• [Data segment]:
|---|

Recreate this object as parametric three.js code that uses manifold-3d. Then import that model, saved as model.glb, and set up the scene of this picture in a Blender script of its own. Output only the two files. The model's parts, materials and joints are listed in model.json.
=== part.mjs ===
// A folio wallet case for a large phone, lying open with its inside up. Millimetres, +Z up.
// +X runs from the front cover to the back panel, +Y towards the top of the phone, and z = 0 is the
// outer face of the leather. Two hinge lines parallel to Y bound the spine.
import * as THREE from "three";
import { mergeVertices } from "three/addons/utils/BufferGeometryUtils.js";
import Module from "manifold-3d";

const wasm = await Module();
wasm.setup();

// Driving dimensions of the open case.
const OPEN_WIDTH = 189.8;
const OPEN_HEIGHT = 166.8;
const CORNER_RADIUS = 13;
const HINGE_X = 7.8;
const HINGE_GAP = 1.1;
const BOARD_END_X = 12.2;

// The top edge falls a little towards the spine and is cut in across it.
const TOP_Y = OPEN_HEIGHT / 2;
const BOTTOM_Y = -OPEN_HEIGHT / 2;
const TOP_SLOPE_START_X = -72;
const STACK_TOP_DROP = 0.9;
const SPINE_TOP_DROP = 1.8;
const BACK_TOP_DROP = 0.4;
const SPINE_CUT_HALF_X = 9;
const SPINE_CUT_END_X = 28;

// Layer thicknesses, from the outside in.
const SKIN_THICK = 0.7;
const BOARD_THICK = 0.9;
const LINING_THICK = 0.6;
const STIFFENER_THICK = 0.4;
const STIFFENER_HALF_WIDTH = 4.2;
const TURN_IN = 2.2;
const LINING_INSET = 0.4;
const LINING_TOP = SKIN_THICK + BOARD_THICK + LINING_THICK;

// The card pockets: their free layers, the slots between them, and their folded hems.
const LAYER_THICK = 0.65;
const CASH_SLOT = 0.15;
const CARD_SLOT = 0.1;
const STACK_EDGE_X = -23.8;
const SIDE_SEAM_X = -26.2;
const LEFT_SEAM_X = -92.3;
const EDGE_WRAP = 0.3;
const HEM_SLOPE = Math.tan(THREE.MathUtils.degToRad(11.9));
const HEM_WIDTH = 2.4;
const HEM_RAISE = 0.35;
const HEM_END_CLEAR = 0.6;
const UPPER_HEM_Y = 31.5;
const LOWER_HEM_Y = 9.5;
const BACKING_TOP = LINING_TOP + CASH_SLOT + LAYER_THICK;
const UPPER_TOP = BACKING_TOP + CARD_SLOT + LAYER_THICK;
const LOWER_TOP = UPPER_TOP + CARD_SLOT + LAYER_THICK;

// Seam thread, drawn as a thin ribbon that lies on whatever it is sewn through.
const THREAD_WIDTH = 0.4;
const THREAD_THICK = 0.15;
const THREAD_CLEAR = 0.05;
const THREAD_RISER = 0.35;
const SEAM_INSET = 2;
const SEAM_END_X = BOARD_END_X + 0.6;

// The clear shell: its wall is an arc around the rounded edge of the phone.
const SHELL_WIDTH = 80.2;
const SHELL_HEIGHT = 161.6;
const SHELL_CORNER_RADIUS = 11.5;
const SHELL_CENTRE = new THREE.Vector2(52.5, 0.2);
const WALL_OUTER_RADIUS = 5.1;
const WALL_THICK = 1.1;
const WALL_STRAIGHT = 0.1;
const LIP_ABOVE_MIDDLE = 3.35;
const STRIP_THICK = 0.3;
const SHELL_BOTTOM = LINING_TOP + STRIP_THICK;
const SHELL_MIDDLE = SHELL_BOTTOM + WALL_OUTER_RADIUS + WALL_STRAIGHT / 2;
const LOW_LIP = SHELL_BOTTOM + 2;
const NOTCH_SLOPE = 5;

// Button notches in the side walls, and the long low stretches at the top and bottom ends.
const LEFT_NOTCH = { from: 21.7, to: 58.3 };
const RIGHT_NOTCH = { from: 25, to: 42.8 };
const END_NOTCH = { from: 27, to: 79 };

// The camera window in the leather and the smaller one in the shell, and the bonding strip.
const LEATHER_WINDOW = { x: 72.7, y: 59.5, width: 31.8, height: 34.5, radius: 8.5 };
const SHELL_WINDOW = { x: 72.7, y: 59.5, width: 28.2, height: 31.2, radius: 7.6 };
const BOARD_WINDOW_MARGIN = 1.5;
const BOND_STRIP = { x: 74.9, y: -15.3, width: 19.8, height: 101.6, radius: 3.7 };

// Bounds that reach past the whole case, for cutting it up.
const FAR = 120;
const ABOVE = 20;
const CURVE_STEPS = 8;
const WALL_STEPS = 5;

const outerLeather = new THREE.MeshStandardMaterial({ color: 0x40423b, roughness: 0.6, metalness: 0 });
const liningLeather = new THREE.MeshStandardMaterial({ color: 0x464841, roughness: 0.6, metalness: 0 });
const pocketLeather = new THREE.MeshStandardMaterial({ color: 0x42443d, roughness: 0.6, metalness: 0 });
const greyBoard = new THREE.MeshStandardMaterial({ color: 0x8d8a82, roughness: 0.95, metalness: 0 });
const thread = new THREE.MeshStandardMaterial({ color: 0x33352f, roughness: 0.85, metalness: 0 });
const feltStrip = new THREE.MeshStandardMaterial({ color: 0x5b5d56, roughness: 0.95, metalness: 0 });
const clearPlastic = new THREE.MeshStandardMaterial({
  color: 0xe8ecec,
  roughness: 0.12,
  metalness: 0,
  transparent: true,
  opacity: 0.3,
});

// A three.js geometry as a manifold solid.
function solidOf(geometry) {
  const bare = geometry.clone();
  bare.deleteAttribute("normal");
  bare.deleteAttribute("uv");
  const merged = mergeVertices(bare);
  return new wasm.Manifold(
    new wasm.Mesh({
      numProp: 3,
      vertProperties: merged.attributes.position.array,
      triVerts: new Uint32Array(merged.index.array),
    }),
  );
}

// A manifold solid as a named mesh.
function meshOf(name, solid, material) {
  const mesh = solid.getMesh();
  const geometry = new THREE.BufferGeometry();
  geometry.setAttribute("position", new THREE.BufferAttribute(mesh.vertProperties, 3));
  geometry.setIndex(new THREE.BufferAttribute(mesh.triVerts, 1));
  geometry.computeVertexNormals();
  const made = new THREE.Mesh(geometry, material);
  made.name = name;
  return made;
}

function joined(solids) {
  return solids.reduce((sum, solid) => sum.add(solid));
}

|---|

• [Exercise task]: All of the lines above must be returned exactly.

• [Output for this task]:
Recreate this object as parametric three.js code that uses manifold-3d. Then import that model, saved as model.glb, and set up the scene of this picture in a Blender script of its own. Output only the two files. The model's parts, materials and joints are listed in model.json.
=== part.mjs ===
// A folio wallet case for a large phone, lying open with its inside up. Millimetres, +Z up.
// +X runs from the front cover to the back panel, +Y towards the top of the phone, and z = 0 is the
// outer face of the leather. Two hinge lines parallel to Y bound the spine.
import * as THREE from "three";
import { mergeVertices } from "three/addons/utils/BufferGeometryUtils.js";
import Module from "manifold-3d";

const wasm = await Module();
wasm.setup();

// Driving dimensions of the open case.
const OPEN_WIDTH = 189.8;
const OPEN_HEIGHT = 166.8;
const CORNER_RADIUS = 13;
const HINGE_X = 7.8;
const HINGE_GAP = 1.1;
const BOARD_END_X = 12.2;

// The top edge falls a little towards the spine and is cut in across it.
const TOP_Y = OPEN_HEIGHT / 2;
const BOTTOM_Y = -OPEN_HEIGHT / 2;
const TOP_SLOPE_START_X = -72;
const STACK_TOP_DROP = 0.9;
const SPINE_TOP_DROP = 1.8;
const BACK_TOP_DROP = 0.4;
const SPINE_CUT_HALF_X = 9;
const SPINE_CUT_END_X = 28;

// Layer thicknesses, from the outside in.
const SKIN_THICK = 0.7;
const BOARD_THICK = 0.9;
const LINING_THICK = 0.6;
const STIFFENER_THICK = 0.4;
const STIFFENER_HALF_WIDTH = 4.2;
const TURN_IN = 2.2;
const LINING_INSET = 0.4;
const LINING_TOP = SKIN_THICK + BOARD_THICK + LINING_THICK;

// The card pockets: their free layers, the slots between them, and their folded hems.
const LAYER_THICK = 0.65;
const CASH_SLOT = 0.15;
const CARD_SLOT = 0.1;
const STACK_EDGE_X = -23.8;
const SIDE_SEAM_X = -26.2;
const LEFT_SEAM_X = -92.3;
const EDGE_WRAP = 0.3;
const HEM_SLOPE = Math.tan(THREE.MathUtils.degToRad(11.9));
const HEM_WIDTH = 2.4;
const HEM_RAISE = 0.35;
const HEM_END_CLEAR = 0.6;
const UPPER_HEM_Y = 31.5;
const LOWER_HEM_Y = 9.5;
const BACKING_TOP = LINING_TOP + CASH_SLOT + LAYER_THICK;
const UPPER_TOP = BACKING_TOP + CARD_SLOT + LAYER_THICK;
const LOWER_TOP = UPPER_TOP + CARD_SLOT + LAYER_THICK;

// Seam thread, drawn as a thin ribbon that lies on whatever it is sewn through.
const THREAD_WIDTH = 0.4;
const THREAD_THICK = 0.15;
const THREAD_CLEAR = 0.05;
const THREAD_RISER = 0.35;
const SEAM_INSET = 2;
const SEAM_END_X = BOARD_END_X + 0.6;

// The clear shell: its wall is an arc around the rounded edge of the phone.
const SHELL_WIDTH = 80.2;
const SHELL_HEIGHT = 161.6;
const SHELL_CORNER_RADIUS = 11.5;
const SHELL_CENTRE = new THREE.Vector2(52.5, 0.2);
const WALL_OUTER_RADIUS = 5.1;
const WALL_THICK = 1.1;
const WALL_STRAIGHT = 0.1;
const LIP_ABOVE_MIDDLE = 3.35;
const STRIP_THICK = 0.3;
const SHELL_BOTTOM = LINING_TOP + STRIP_THICK;
const SHELL_MIDDLE = SHELL_BOTTOM + WALL_OUTER_RADIUS + WALL_STRAIGHT / 2;
const LOW_LIP = SHELL_BOTTOM + 2;
const NOTCH_SLOPE = 5;

// Button notches in the side walls, and the long low stretches at the top and bottom ends.
const LEFT_NOTCH = { from: 21.7, to: 58.3 };
const RIGHT_NOTCH = { from: 25, to: 42.8 };
const END_NOTCH = { from: 27, to: 79 };

// The camera window in the leather and the smaller one in the shell, and the bonding strip.
const LEATHER_WINDOW = { x: 72.7, y: 59.5, width: 31.8, height: 34.5, radius: 8.5 };
const SHELL_WINDOW = { x: 72.7, y: 59.5, width: 28.2, height: 31.2, radius: 7.6 };
const BOARD_WINDOW_MARGIN = 1.5;
const BOND_STRIP = { x: 74.9, y: -15.3, width: 19.8, height: 101.6, radius: 3.7 };

// Bounds that reach past the whole case, for cutting it up.
const FAR = 120;
const ABOVE = 20;
const CURVE_STEPS = 8;
const WALL_STEPS = 5;

const outerLeather = new THREE.MeshStandardMaterial({ color: 0x40423b, roughness: 0.6, metalness: 0 });
const liningLeather = new THREE.MeshStandardMaterial({ color: 0x464841, roughness: 0.6, metalness: 0 });
const pocketLeather = new THREE.MeshStandardMaterial({ color: 0x42443d, roughness: 0.6, metalness: 0 });
const greyBoard = new THREE.MeshStandardMaterial({ color: 0x8d8a82, roughness: 0.95, metalness: 0 });
const thread = new THREE.MeshStandardMaterial({ color: 0x33352f, roughness: 0.85, metalness: 0 });
const feltStrip = new THREE.MeshStandardMaterial({ color: 0x5b5d56, roughness: 0.95, metalness: 0 });
const clearPlastic = new THREE.MeshStandardMaterial({
  color: 0xe8ecec,
  roughness: 0.12,
  metalness: 0,
  transparent: true,
  opacity: 0.3,
});

// A three.js geometry as a manifold solid.
function solidOf(geometry) {
  const bare = geometry.clone();
  bare.deleteAttribute("normal");
  bare.deleteAttribute("uv");
  const merged = mergeVertices(bare);
  return new wasm.Manifold(
    new wasm.Mesh({
      numProp: 3,
      vertProperties: merged.attributes.position.array,
      triVerts: new Uint32Array(merged.index.array),
    }),
  );
}

// A manifold solid as a named mesh.
function meshOf(name, solid, material) {
  const mesh = solid.getMesh();
  const geometry = new THREE.BufferGeometry();
  geometry.setAttribute("position", new THREE.BufferAttribute(mesh.vertProperties, 3));
  geometry.setIndex(new THREE.BufferAttribute(mesh.triVerts, 1));
  geometry.computeVertexNormals();
  const made = new THREE.Mesh(geometry, material);
  made.name = name;
  return made;
}

function joined(solids) {
  return solids.reduce((sum, solid) => sum.add(solid));
}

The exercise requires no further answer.